Modern architecture is the epitome of centralized industry. For the most part, it is not shovel-ready. Worse, it is a cult – modernist architects never get out and see how people live in their “machines for living.” More often than not, modernists are unwilling to live in the kind of house or building they are paid to erect for clients. Because they control the architectural media, they understand that nobody will point a spotlight at their hypocrisy.
Classical and traditional architects, on the other hand, mostly work at the tip of the shovel because they have no choice. Modernists have ejected them from the establishment, and use it to tilt the playing field toward their modernist colleagues and keep big jobs out of the hands of traditional architects. So traditionalists’ remaining stronghold is in housing for the wealthy, people who can afford to choose the style of home they prefer, and who hire architects to build it for them. (A board of artist-wannabe suits chooses the architect for most major projects based on reputations burnished by the official critical apparat.)
Moreover, while modern architecture likes to imagine that it reflects science, traditional architecture reflects nature, whose principles science describes. These principles are not understood by modernists. Modern architecture is unnatural, unscientific, and primarily ideological. For example, modernists think fractals are jagged bits that make up the exterior walls of an edgy building. Whereas modernist education and practice is abstract and averse to history and precedent, tradition in architecture is intuitive, handed down generation to generation by practitioners whose understanding of best practices starts at the tip of the shovel.
Brooks naturally did not mention architecture in his column. Architecture has ousted itself from the concern of most people – even educated people – because modernism has created a world so maladroit that ignoring it has become an effective defense mechanism.. Most people can tell an ugly building from a pretty one, but they lack the confidence to assign blame.
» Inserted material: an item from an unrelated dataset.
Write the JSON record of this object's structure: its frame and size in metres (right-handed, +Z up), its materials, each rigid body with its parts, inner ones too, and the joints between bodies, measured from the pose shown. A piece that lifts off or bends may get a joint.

Few attend municipal design and permitting sessions in anything like the number who attend meetings devoted to other local issues. It no longer occurs to people to point fingers at a building for causing headaches, ennui or lack of happiness, even though the damned things press on us every hour, even in our dreams.
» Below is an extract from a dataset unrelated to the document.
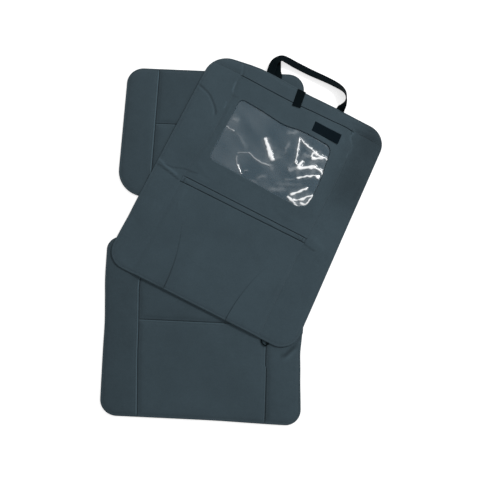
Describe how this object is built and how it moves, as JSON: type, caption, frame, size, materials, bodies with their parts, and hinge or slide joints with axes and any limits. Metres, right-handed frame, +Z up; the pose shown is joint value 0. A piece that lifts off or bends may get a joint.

Brooks, speaking much more generally, adds:
Expertise is not in the think tanks but among those who have local knowledge, those with a feel for how things work in a specific place and an awareness of who gets stuff done.
Exactly. “Experts” in architecture are the best example of people who lack local knowledge and whose activities are so obviously contrary to happiness, or even usefulness, that their industry has developed a cult mentality that lets them tune out criticism. Eventually, they have no firm idea that people hate their ridiculous designs, and to the extent that they do have some idea, they treat it as a feather in their cap. Modern architecture is the occupation most extreme in its lack of self-awareness.
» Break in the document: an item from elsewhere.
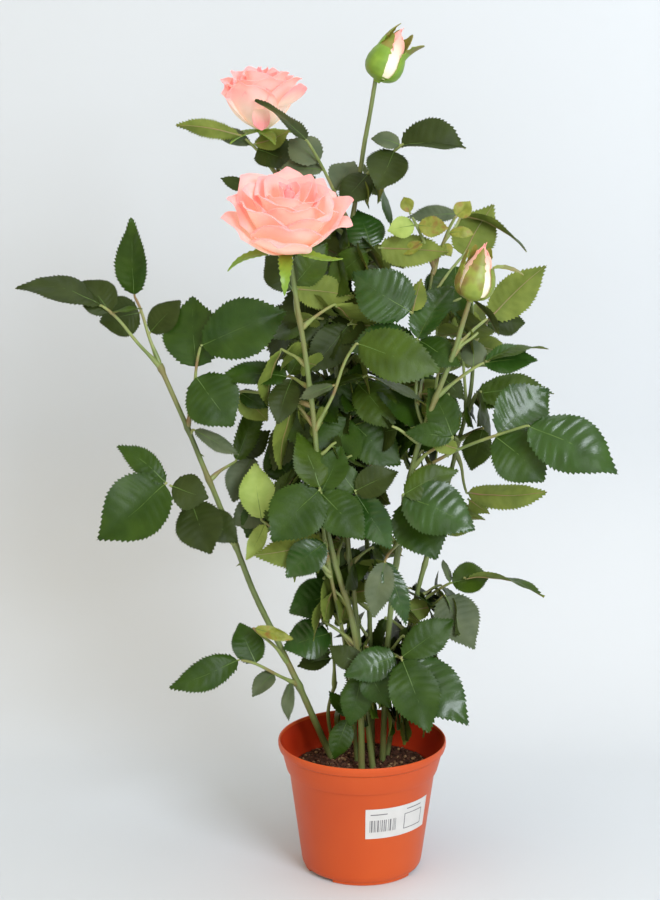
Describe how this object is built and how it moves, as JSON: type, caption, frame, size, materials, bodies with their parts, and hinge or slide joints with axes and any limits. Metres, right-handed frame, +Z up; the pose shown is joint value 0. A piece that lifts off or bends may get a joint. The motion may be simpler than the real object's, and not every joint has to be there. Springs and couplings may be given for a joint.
{
  "type": "artificial rose bush in a plastic nursery pot",
  "caption": "Upright artificial rose bush with long thin canes, compound leaves, pink blooms and buds, set in a filled round plastic nursery pot.",
  "frame": {"origin": "centre of the flat underside of the pot, on the pot's axis", "axes": "+Z up along the pot's axis, -Y towards the front with the large bloom, +X to the right seen from the front"},
  "size_m": [0.4255, 0.2471, 0.6439],
  "materials": {
    "pot_plastic": "smooth moulded terracotta-orange polypropylene with a slight sheen",
    "pot_filling": "set filling strewn with matte dark brown granules",
    "stem_plastic": "satin olive-green plastic over wire",
    "leaf_cloth": "coated polyester leaf, satin dark green, paler and matte beneath",
    "young_leaf_cloth": "coated polyester leaf, satin yellow-green",
    "petal_cloth": "matte polyester petals, salmon pink fading to cream",
    "bud_green": "satin moulded sepals over a small pink and cream bud"
  },
  "bodies": {
    "root": {"pot": "pot_plastic", "soil": "pot_filling", "bloom_back": "petal_cloth", "bloom_front": "petal_cloth", "bud_right": "bud_green", "bud_tall": "bud_green", "cane_back_rose": "stem_plastic", "cane_front_low": "stem_plastic", "cane_front_rose": "stem_plastic", "cane_left": "stem_plastic", "cane_right_back": "stem_plastic", "cane_right_bud": "stem_plastic", "cane_short_left": "stem_plastic", "cane_tall_bud": "stem_plastic", "foliage_back_low_left": "leaf_cloth", "foliage_back_low_right": "leaf_cloth", "foliage_back_middle": "leaf_cloth", "foliage_back_top": "leaf_cloth", "foliage_back_upper_left": "leaf_cloth", "foliage_back_upper_right": "leaf_cloth", "foliage_centre_front": "leaf_cloth", "foliage_centre_front_low": "leaf_cloth", "foliage_centre_front_right": "leaf_cloth", "foliage_heart_right": "leaf_cloth", "foliage_left_inner": "leaf_cloth", "foliage_left_low": "leaf_cloth", "foliage_left_middle": "leaf_cloth", "foliage_left_tip_far": "leaf_cloth", "foliage_left_tip_up": "leaf_cloth", "foliage_left_upper": "leaf_cloth", "foliage_low_front": "leaf_cloth", "foliage_low_inner": "leaf_cloth", "foliage_low_left": "leaf_cloth", "foliage_low_left_back": "leaf_cloth", "foliage_low_right": "leaf_cloth", "foliage_middle_left": "leaf_cloth", "foliage_middle_low": "leaf_cloth", "foliage_middle_right": "leaf_cloth", "foliage_middle_upper": "leaf_cloth", "foliage_pale_left": "leaf_cloth", "foliage_right_edge": "leaf_cloth", "foliage_right_far": "leaf_cloth", "foliage_right_front": "leaf_cloth", "foliage_right_low": "leaf_cloth", "foliage_right_lower": "leaf_cloth", "foliage_right_middle": "leaf_cloth", "foliage_right_middle_up": "leaf_cloth", "foliage_right_top": "leaf_cloth", "foliage_right_upper": "leaf_cloth", "foliage_rose_side": "leaf_cloth", "foliage_top_left": "leaf_cloth", "foliage_top_left_low": "leaf_cloth", "foliage_top_middle": "leaf_cloth", "foliage_top_right": "leaf_cloth", "foliage_under_rose": "leaf_cloth", "foliage_upper_front": "leaf_cloth", "foliage_upper_glossy": "leaf_cloth", "foliage_young_tip": "young_leaf_cloth", "shoot_young": "stem_plastic"}
  },
  "joints": []
}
All organized human endeavors fit onto a spectrum. Those fields that tilt toward architecture’s end of that spectrum, with the most unhinged lusts, contribute more than their share to the dysfunction of society. As the baby boomers have marched through the bureaucracies, they have carried with them theories of societal development, often ingested through a bong, that prioritize thinking that spurns language and traditions that give structure and meaning to the organizations they now dominate. They never lost their adolescent impulse to tear down.
“Success is not measured by how big you can scale, but by how deeply you can connect,” Brooks says. Political analyst Richard Fernandez of The Belmont Club, a PJMedia website, also read Brooks’s column. In his essay “Ripping it all up,” he suggests that the “‘politicians in Washington’ whom he decries as ‘hurling ideological abstractions at one another’ may be unintended outcomes of a polarizing, reductionist narrative that tore up the fabric that actually made things work.”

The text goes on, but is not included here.